Your objective:
Beneath this task is a listing. State how many of its lines include the string "wearer", giving nothing but the number.

Listed entries:
/---

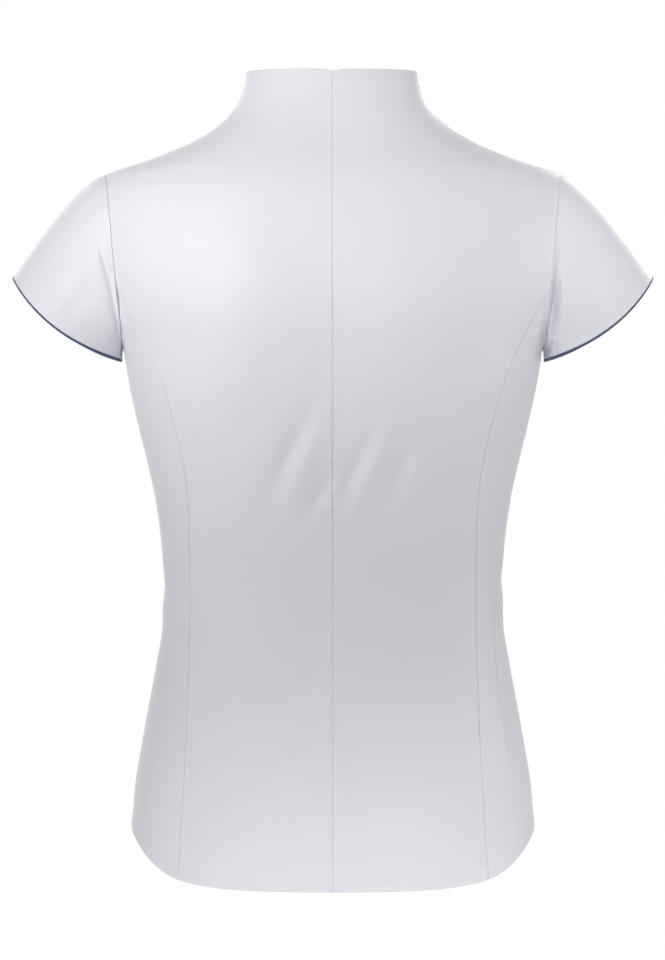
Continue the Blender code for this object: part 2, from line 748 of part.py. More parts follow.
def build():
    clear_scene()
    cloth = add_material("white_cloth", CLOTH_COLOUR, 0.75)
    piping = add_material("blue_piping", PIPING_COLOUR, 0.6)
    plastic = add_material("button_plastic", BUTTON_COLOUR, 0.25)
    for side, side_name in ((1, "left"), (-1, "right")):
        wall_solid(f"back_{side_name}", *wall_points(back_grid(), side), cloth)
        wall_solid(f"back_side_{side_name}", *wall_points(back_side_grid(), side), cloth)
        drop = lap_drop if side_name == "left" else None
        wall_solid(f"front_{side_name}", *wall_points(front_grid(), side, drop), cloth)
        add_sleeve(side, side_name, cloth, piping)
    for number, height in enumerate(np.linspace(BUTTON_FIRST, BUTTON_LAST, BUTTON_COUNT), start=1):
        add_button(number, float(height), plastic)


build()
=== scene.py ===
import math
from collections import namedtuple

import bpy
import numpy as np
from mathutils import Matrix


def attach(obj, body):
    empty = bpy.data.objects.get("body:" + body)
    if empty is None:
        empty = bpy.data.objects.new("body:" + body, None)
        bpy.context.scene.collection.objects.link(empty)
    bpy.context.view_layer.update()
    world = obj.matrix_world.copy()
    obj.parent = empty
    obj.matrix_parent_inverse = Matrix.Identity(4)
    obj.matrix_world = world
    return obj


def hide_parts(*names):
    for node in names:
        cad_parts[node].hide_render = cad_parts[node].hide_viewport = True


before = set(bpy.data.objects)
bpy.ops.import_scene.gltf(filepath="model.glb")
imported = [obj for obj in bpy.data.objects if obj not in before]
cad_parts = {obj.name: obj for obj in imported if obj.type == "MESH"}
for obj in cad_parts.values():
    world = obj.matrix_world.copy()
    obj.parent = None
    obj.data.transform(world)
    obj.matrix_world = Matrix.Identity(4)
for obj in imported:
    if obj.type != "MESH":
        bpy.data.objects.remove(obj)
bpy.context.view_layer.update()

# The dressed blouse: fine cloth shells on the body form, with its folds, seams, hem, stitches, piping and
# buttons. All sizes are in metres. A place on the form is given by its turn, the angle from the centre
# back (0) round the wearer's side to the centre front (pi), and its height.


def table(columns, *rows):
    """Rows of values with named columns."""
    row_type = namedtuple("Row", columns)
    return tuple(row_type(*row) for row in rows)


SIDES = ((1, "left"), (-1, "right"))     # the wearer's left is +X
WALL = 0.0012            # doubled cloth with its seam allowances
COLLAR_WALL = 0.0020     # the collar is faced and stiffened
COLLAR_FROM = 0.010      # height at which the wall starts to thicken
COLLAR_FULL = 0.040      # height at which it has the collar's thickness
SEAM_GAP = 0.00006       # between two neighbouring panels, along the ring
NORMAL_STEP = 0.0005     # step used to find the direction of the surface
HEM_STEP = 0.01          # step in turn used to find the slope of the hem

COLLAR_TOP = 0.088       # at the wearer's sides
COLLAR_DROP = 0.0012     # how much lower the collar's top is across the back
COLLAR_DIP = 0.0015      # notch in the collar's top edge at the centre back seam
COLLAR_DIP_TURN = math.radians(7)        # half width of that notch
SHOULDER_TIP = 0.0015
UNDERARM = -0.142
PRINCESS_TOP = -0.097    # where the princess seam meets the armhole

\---
/---

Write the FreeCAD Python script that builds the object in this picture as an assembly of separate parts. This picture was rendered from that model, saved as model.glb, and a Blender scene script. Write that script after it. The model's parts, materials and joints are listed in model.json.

\---

Final result:
3